*Given problem*: Of the lines listed below, return exactly those that run from the line containing "for bead in" through the line containing "obj.matrix_world = world", both included.

*Given material*:
....

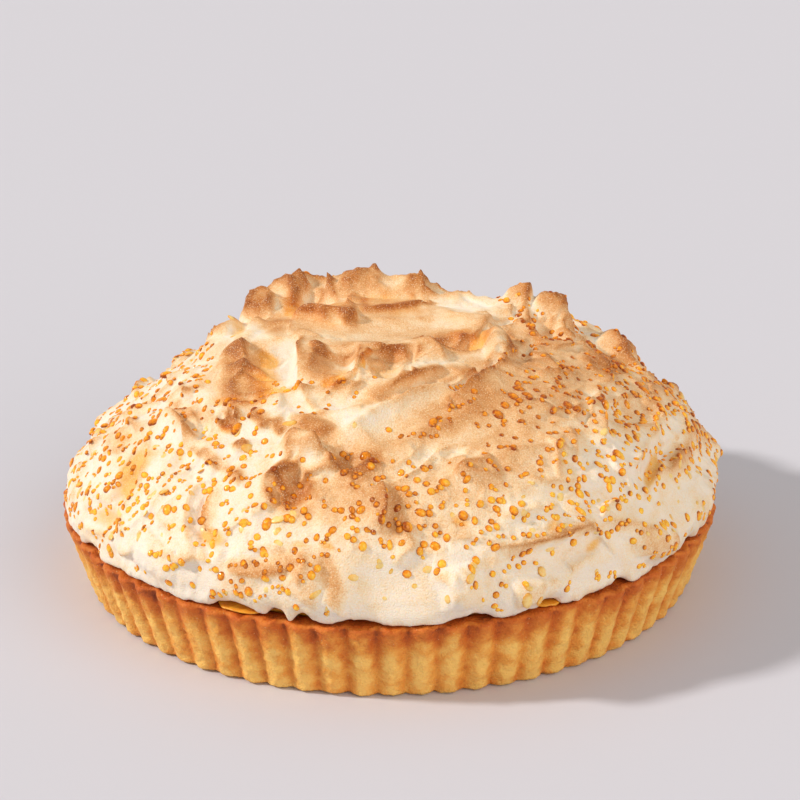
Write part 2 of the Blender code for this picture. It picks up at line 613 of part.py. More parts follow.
def build_bead(name, centre, long, wide, turn, normal, material):
    """A six-sided bead, flattened a little and half sunk in the skin."""
    normal = normal / np.linalg.norm(normal)
    first = np.cross(normal, [0.0, 0.0, 1.0])
    first /= max(np.linalg.norm(first), 1e-6)
    second = np.cross(normal, first)
    ahead = first * math.cos(turn) + second * math.sin(turn)
    aside = np.cross(normal, ahead)
    tall = wide * BEAD_FLATNESS
    points = [centre - normal * tall]
    for lift, share in BEAD_RINGS:
        for k in range(BEAD_SIDES):
            a = 2 * math.pi * (k + lift) / BEAD_SIDES
            flat = ahead * long * math.cos(a) + aside * wide * math.sin(a)
            points.append(centre + flat * share + normal * tall * lift)
    points.append(centre + normal * tall)
    last, n = len(points) - 1, BEAD_SIDES
    faces = [(0, 1 + (k + 1) % n, 1 + k) for k in range(n)]
    for k in range(n):
        a, b = 1 + k, 1 + (k + 1) % n
        faces += [(a, b, b + n), (a, b + n, a + n)]
    faces += [(last, 1 + n + k, 1 + n + (k + 1) % n) for k in range(n)]
    return new_object(name, points, faces, material)


def build_meringue():
    """The dome with its folds, and the large beads of syrup fused to it."""
    places, triangles = disc_of_rings(DOME_RINGS, SKIN_LENGTH)
    points = list(meringue_point(places))
    edge_count = 6 * DOME_RINGS
    edge_first = len(points) - edge_count
    points.append(np.array([0.0, 0.0, MERINGUE_UNDERSIDE]))
    under = len(points) - 1
    for k in range(edge_first, edge_first + edge_count):
        points[k][2] = MERINGUE_UNDERSIDE
        following = edge_first + (k - edge_first + 1) % edge_count
        triangles.append((under, following, k))
    material = new_material("toasted_meringue", (0.86, 0.72, 0.52), 0.8)
    meringue = new_object("meringue", points, triangles, material)

    beads = bpy.data.collections.new("beads")
    bpy.context.scene.collection.children.link(beads)
    placed = bead_places()
    bpy.context.view_layer.update()
    amber = new_material("caramelised_syrup", (0.75, 0.33, 0.03), 0.1)
    for k, (x, y, long, wide, turn) in enumerate(placed):
        wanted = meringue_point(np.array([(x, y)]))[0] * MM
        _, foot, normal, _ = meringue.closest_point_on_mesh(wanted)
        centre = np.array(foot) / MM
        bead = build_bead(f"bead_{k}", centre, long, wide, turn, np.array(normal), amber)
        bpy.context.scene.collection.objects.unlink(bead)
        beads.objects.link(bead)

    union = meringue.modifiers.new("fuse beads", "BOOLEAN")
    union.operand_type = "COLLECTION"
    union.collection = beads
    union.operation = "UNION"
    union.solver = "MANIFOLD"
    fused = bpy.data.meshes.new_from_object(
        meringue.evaluated_get(bpy.context.evaluated_depsgraph_get()))
    meringue.modifiers.clear()
    meringue.data = fused
    for bead in list(beads.objects):
        bpy.data.objects.remove(bead)
    bpy.data.collections.remove(beads)
    return meringue


def main():
    for thing in list(bpy.data.objects):
        bpy.data.objects.remove(thing)
    for thing in (build_crust(), build_filling(), build_meringue()):
        thing.data.shade_smooth()


main()
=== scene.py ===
"""The looks of a lemon meringue tart for a 28 cm tin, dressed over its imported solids.

The fine skin repeats the folds of the part's source and adds what is finer: spatula
marks, small folds, the torn lower edge, toasting, syrup stains and syrup beads. Shape
functions work in millimetres, and meshes are made in metres.
"""
import math
from collections import namedtuple

import bmesh
import bpy
import numpy as np
from mathutils import Matrix, Vector


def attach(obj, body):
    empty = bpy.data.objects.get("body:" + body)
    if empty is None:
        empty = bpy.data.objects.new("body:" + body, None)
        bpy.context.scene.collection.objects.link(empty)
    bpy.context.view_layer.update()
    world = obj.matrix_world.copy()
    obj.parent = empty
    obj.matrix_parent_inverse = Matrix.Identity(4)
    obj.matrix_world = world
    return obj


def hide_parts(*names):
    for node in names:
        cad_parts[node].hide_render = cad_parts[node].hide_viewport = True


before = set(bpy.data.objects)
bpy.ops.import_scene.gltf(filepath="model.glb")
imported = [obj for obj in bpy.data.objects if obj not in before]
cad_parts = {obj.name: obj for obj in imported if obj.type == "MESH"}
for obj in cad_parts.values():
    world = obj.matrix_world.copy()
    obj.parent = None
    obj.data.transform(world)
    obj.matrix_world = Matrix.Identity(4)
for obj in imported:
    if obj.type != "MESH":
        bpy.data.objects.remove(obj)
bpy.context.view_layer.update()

MM = 0.001

# Crust, baked in a fluted tin of 28 cm across the rim
RIM_RADIUS = 140.0
BASE_RADIUS = 130.8
CRUST_HEIGHT = 33.4
FLUTES = 74
POINTS_A_FLUTE = 18
FLUTE_DEPTH_AT_RIM = 3.1
FLUTE_DEPTH_AT_BASE = 2.5
FLUTE_SOFTNESS = 0.02
WALL_INSET = 0.5
RIM_ROUNDING = 1.4
RIM_DIP = 0.4
FOOT_BEVEL = 1.2
WALL_TOP_INNER_RADIUS = 130.5
WALL_FOOT_INNER_RADIUS = 123.5
FLOOR_THICKNESS = 4.0
WALL_ROWS = 30
UNROLLED_HEIGHT = 33.0

# How baking left it uneven: size of the lumps, amount in millimetres, and seed
SLUMP = ((22, 0.5, 11), (8, 0.35, 12))
DEPTH_SWING = ((11, 0.25, 13),)
RAGGED_RIM = ((5, 0.5, 14), (1.8, 0.35, 15))
RAGGED_FOOT = ((3.2, 0.5, 16),)
WALL_CRUMB = ((2.4, 0.45, 17), (1.1, 0.35, 18))
RIM_CRUMB = ((2.0, 0.35, 19),)
WORN_RIDGES = ((6, 0.1, 20),)
# Browning of each part of it, from 0 to 1
BROWN = {"under": 0.1, "foot": 0.15, "wall": 0.02, "rim": 0.66, "top": 0.8, "inside": 0.3}

# Lemon filling, with two places where it has run out over the rim: angle and half width
# in degrees, and reach. Its lip is rounded: set back, and level over the crust
FILLING_TOP = 34.5
FLANGE_RADIUS = 131.0
RUNS = ((-115.0, 5.0, 6.4), (-64.0, 4.0, 5.2))
FILLING_WOBBLE = ((3.0, 0.5, 61),)
FILLING_LIP = ((0.5, 0.2), (0.0, 0.6), (0.3, 0.95))
FILLING_TOP_INSET = 1.4
FILLING_STEPS = 720
FOOT_GAP = (0.9, 0.3)
WALL_GAP = 0.7

# Meringue: a dome that is broader than a sphere and tucked in at its lower edge
MERINGUE_UNDERSIDE = 34.8
MERINGUE_RADIUS = 138.6
WIDEST_LEVEL = 43.0
SUMMIT_LEVEL = 104.0
SIDE_POWER = 2.2
TOP_POWER = 1.6
EDGE_TUCK = 2.6
EDGE_FADE = 8.0
EDGE_BAND = 9.0
UNDER_EDGE_INSET = 5.0
UNDER_EDGE_DROP = 0.2
EDGE_CLEARANCE = 0.3
SKIN_RINGS = 178
FRONT_CROWDING = 0.38

# How strokes are cut and raised
SCOOP_WALL = 4.0
SCOOP_BLEND = 0.6
LIP_SPREAD = 0.16
CREST_TIP = 0.6
CREST_FALL = 1.3
MOUND_ROUNDNESS = 1.3
LEAN_POWER = 1.5
STROKE_SEED = 100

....

*Solution below*:
    for bead in list(beads.objects):
        bpy.data.objects.remove(bead)
    bpy.data.collections.remove(beads)
    return meringue


def main():
    for thing in list(bpy.data.objects):
        bpy.data.objects.remove(thing)
    for thing in (build_crust(), build_filling(), build_meringue()):
        thing.data.shade_smooth()


main()
=== scene.py ===
"""The looks of a lemon meringue tart for a 28 cm tin, dressed over its imported solids.

The fine skin repeats the folds of the part's source and adds what is finer: spatula
marks, small folds, the torn lower edge, toasting, syrup stains and syrup beads. Shape
functions work in millimetres, and meshes are made in metres.
"""
import math
from collections import namedtuple

import bmesh
import bpy
import numpy as np
from mathutils import Matrix, Vector


def attach(obj, body):
    empty = bpy.data.objects.get("body:" + body)
    if empty is None:
        empty = bpy.data.objects.new("body:" + body, None)
        bpy.context.scene.collection.objects.link(empty)
    bpy.context.view_layer.update()
    world = obj.matrix_world.copy()
    obj.parent = empty
    obj.matrix_parent_inverse = Matrix.Identity(4)
    obj.matrix_world = world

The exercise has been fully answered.